Stated task: Will you repeat only the lines beginning at the one that mentions "ring = slab - recess" and ending at the one that mentions "bpy.data.objects.remove(obj)", both of them included, exactly?
───── Input material
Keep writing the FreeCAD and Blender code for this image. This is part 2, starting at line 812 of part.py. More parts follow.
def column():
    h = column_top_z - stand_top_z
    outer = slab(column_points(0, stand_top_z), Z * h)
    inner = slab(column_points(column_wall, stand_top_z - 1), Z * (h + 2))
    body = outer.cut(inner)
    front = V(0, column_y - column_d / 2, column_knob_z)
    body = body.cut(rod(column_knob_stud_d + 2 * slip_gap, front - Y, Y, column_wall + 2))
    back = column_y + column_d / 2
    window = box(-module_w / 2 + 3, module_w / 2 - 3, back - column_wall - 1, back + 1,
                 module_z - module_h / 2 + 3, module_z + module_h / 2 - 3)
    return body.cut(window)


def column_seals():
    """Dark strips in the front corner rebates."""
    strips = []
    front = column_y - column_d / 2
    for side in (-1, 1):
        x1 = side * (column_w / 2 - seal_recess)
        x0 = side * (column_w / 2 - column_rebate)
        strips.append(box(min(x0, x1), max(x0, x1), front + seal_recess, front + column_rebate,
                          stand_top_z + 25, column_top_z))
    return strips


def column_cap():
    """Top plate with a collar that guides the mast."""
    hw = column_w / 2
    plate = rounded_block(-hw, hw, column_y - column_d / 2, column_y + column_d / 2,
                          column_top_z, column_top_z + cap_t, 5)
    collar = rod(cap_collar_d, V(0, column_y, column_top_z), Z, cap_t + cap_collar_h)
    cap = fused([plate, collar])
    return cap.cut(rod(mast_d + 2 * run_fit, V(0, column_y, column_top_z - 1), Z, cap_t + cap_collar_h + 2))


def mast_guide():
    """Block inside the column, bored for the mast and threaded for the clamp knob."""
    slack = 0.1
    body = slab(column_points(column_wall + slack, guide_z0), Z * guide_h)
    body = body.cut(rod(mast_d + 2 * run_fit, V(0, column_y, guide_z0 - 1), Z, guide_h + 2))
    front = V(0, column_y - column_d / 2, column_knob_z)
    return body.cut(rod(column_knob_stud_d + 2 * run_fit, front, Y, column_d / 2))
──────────
───── Input material
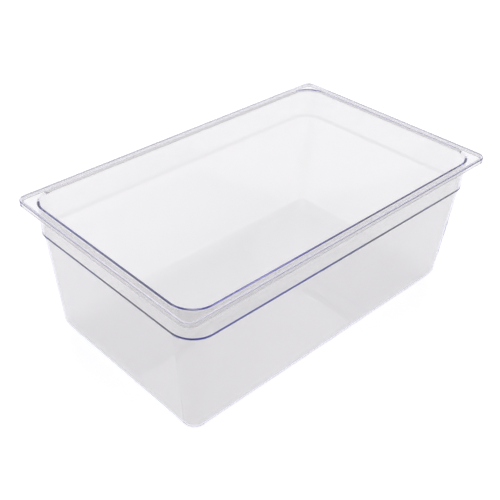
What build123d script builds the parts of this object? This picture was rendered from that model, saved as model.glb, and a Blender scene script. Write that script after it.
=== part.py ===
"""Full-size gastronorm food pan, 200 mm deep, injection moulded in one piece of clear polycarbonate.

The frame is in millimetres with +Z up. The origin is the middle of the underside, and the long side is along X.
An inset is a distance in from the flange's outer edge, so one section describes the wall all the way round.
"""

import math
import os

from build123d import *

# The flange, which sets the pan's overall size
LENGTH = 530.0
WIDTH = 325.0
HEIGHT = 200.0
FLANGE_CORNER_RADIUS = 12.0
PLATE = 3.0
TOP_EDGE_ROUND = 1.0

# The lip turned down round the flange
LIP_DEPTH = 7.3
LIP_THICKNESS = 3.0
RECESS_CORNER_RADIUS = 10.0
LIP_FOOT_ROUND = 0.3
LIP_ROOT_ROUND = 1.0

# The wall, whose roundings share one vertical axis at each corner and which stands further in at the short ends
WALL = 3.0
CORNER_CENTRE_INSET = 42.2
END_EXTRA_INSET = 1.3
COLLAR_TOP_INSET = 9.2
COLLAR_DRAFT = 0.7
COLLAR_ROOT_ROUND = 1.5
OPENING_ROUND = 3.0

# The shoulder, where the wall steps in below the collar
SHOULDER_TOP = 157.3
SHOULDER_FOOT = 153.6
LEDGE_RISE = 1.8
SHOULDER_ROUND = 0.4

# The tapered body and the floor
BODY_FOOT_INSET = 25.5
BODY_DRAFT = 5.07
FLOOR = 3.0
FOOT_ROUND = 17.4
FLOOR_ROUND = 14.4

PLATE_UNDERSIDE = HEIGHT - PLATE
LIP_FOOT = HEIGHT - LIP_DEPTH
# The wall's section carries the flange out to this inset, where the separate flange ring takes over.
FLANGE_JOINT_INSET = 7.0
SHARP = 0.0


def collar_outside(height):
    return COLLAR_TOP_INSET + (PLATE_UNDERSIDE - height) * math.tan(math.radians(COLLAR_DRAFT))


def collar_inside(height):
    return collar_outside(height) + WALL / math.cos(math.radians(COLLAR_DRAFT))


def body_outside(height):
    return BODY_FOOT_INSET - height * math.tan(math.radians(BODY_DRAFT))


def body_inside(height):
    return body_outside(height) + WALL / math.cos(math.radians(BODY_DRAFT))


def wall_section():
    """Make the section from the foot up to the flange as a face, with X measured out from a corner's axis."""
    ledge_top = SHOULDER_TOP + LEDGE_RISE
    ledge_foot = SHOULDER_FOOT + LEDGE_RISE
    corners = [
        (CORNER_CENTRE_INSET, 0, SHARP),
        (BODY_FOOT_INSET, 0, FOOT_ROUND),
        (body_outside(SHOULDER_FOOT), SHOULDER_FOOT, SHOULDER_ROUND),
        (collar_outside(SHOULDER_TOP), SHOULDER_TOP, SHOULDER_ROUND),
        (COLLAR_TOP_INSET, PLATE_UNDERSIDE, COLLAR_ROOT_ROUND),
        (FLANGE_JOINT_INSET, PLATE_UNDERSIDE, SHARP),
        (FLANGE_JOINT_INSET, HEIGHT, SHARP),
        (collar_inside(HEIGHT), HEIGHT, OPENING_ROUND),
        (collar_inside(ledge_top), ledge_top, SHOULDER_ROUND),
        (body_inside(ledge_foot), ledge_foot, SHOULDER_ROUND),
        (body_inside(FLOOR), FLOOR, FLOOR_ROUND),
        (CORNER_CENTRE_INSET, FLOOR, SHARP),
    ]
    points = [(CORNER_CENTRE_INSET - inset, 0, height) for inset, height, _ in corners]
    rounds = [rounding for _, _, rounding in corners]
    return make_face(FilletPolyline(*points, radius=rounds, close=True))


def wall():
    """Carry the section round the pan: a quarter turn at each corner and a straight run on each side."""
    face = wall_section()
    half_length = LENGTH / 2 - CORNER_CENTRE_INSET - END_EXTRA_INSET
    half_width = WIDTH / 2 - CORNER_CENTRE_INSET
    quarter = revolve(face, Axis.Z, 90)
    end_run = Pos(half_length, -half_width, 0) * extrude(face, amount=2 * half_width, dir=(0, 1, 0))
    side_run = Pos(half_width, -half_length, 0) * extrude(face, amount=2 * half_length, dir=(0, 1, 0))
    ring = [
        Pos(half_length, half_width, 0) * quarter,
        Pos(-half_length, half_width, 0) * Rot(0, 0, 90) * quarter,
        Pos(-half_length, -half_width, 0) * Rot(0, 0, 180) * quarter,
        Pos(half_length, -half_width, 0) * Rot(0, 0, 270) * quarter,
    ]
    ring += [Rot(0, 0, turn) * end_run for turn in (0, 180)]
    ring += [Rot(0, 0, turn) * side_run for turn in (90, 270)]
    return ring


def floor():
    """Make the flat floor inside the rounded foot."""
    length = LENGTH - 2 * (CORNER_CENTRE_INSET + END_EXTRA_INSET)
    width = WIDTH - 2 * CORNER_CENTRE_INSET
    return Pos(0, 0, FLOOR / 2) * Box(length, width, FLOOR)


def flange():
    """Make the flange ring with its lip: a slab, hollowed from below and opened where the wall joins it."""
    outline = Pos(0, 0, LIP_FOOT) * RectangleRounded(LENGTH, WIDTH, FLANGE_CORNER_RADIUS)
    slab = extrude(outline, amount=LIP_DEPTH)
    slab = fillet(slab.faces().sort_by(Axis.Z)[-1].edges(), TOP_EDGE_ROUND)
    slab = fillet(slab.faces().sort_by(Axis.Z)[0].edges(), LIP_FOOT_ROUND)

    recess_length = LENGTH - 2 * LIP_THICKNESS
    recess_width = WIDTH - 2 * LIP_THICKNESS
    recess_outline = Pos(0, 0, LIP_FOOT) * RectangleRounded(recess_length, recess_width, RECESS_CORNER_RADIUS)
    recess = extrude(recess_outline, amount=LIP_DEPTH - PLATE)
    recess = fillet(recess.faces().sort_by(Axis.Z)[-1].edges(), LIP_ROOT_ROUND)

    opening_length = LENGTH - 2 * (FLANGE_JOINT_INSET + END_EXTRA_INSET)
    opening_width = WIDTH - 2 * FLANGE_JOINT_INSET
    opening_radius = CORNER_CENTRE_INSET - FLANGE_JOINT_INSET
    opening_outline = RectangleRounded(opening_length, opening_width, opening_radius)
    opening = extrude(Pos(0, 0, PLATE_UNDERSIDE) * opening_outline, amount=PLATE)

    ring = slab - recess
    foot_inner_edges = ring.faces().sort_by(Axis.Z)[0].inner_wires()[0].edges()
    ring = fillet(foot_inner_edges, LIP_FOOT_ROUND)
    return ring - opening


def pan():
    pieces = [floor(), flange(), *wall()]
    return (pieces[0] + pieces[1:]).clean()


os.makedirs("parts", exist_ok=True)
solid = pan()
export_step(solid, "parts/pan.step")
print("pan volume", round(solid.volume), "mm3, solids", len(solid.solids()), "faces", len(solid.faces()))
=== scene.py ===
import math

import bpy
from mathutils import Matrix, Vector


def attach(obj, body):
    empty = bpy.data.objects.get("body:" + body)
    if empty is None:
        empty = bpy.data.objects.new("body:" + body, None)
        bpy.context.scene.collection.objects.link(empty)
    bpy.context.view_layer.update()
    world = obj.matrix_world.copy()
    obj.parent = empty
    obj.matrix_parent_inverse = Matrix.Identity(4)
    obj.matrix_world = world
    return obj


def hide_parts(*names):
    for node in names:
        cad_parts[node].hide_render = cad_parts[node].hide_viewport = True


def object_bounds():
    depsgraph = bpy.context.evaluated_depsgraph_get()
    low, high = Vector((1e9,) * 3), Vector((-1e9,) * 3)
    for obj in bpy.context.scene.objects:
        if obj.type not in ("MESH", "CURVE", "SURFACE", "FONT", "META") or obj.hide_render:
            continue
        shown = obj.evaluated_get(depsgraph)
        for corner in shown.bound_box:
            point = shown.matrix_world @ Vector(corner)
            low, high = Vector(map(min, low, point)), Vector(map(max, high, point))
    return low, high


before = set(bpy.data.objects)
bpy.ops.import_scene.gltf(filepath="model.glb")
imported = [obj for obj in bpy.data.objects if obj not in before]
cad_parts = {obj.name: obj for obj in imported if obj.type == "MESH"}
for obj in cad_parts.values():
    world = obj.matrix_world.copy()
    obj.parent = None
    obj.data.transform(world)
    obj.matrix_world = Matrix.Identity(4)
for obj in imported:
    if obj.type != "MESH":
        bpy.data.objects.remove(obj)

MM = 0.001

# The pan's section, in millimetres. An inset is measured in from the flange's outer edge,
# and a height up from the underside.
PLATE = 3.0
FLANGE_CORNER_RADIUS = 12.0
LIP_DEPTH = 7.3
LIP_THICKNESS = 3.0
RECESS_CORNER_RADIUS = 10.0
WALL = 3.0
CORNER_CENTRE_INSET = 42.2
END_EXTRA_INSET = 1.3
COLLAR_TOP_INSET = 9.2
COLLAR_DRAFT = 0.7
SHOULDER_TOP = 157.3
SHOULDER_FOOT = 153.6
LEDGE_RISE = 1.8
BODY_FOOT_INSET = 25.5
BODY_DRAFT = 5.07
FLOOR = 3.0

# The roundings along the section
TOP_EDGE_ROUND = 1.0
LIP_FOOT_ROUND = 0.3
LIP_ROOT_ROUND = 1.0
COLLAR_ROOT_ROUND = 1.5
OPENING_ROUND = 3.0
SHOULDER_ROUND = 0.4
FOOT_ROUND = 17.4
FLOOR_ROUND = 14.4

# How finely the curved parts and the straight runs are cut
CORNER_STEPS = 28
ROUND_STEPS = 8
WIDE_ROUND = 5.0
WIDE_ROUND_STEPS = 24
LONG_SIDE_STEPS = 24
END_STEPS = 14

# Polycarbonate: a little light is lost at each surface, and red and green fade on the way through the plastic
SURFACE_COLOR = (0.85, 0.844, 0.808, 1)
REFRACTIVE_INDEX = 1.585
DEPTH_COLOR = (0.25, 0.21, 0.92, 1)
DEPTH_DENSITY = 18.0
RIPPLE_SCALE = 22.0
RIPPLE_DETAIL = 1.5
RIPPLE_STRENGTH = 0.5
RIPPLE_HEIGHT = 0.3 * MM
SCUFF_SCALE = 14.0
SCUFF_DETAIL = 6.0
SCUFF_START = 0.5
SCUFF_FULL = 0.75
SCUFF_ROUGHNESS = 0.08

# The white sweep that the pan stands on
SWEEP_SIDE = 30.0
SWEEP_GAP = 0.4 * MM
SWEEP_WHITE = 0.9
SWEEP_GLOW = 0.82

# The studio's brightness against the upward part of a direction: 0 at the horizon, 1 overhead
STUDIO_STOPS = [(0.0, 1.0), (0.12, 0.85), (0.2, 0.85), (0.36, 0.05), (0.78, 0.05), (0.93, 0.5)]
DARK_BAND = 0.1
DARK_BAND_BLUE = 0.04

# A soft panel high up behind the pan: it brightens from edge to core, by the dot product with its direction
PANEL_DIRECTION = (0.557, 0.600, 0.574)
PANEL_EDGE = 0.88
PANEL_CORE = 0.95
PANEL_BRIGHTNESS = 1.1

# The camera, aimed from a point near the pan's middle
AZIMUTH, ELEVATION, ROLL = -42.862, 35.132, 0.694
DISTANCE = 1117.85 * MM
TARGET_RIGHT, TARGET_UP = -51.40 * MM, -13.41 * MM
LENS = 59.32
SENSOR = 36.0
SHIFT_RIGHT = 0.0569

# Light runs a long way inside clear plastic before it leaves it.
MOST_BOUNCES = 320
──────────
───── Input material
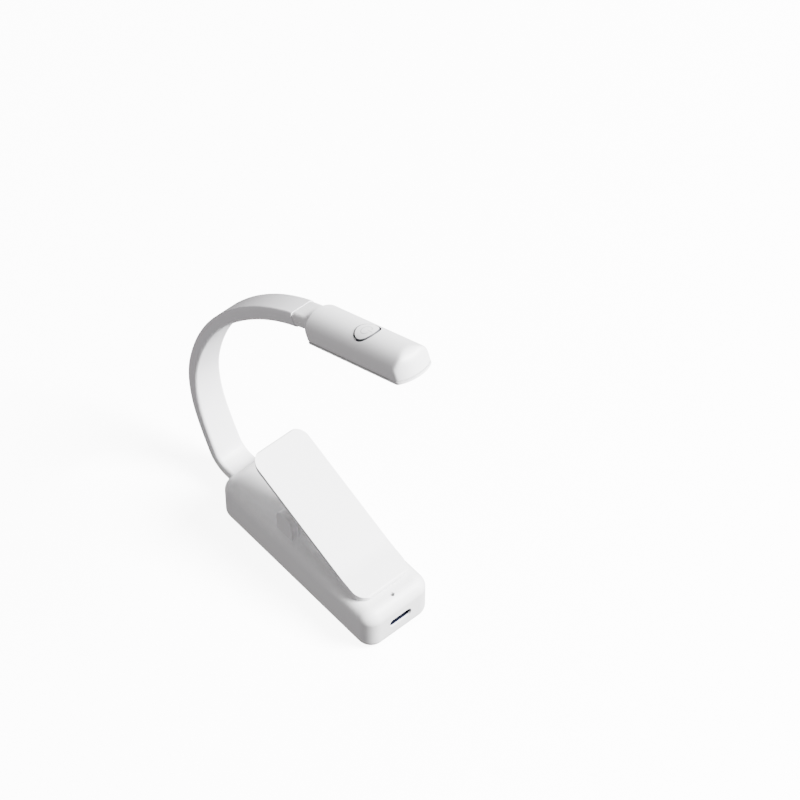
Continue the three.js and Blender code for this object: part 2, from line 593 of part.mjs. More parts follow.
──────────
Output of the exercise:
    ring = slab - recess
    foot_inner_edges = ring.faces().sort_by(Axis.Z)[0].inner_wires()[0].edges()
    ring = fillet(foot_inner_edges, LIP_FOOT_ROUND)
    return ring - opening


def pan():
    pieces = [floor(), flange(), *wall()]
    return (pieces[0] + pieces[1:]).clean()


os.makedirs("parts", exist_ok=True)
solid = pan()
export_step(solid, "parts/pan.step")
print("pan volume", round(solid.volume), "mm3, solids", len(solid.solids()), "faces", len(solid.faces()))
=== scene.py ===
import math

import bpy
from mathutils import Matrix, Vector


def attach(obj, body):
    empty = bpy.data.objects.get("body:" + body)
    if empty is None:
        empty = bpy.data.objects.new("body:" + body, None)
        bpy.context.scene.collection.objects.link(empty)
    bpy.context.view_layer.update()
    world = obj.matrix_world.copy()
    obj.parent = empty
    obj.matrix_parent_inverse = Matrix.Identity(4)
    obj.matrix_world = world
    return obj


def hide_parts(*names):
    for node in names:
        cad_parts[node].hide_render = cad_parts[node].hide_viewport = True


def object_bounds():
    depsgraph = bpy.context.evaluated_depsgraph_get()
    low, high = Vector((1e9,) * 3), Vector((-1e9,) * 3)
    for obj in bpy.context.scene.objects:
        if obj.type not in ("MESH", "CURVE", "SURFACE", "FONT", "META") or obj.hide_render:
            continue
        shown = obj.evaluated_get(depsgraph)
        for corner in shown.bound_box:
            point = shown.matrix_world @ Vector(corner)
            low, high = Vector(map(min, low, point)), Vector(map(max, high, point))
    return low, high


before = set(bpy.data.objects)
bpy.ops.import_scene.gltf(filepath="model.glb")
imported = [obj for obj in bpy.data.objects if obj not in before]
cad_parts = {obj.name: obj for obj in imported if obj.type == "MESH"}
for obj in cad_parts.values():
    world = obj.matrix_world.copy()
    obj.parent = None
    obj.data.transform(world)
    obj.matrix_world = Matrix.Identity(4)
for obj in imported:
    if obj.type != "MESH":
        bpy.data.objects.remove(obj)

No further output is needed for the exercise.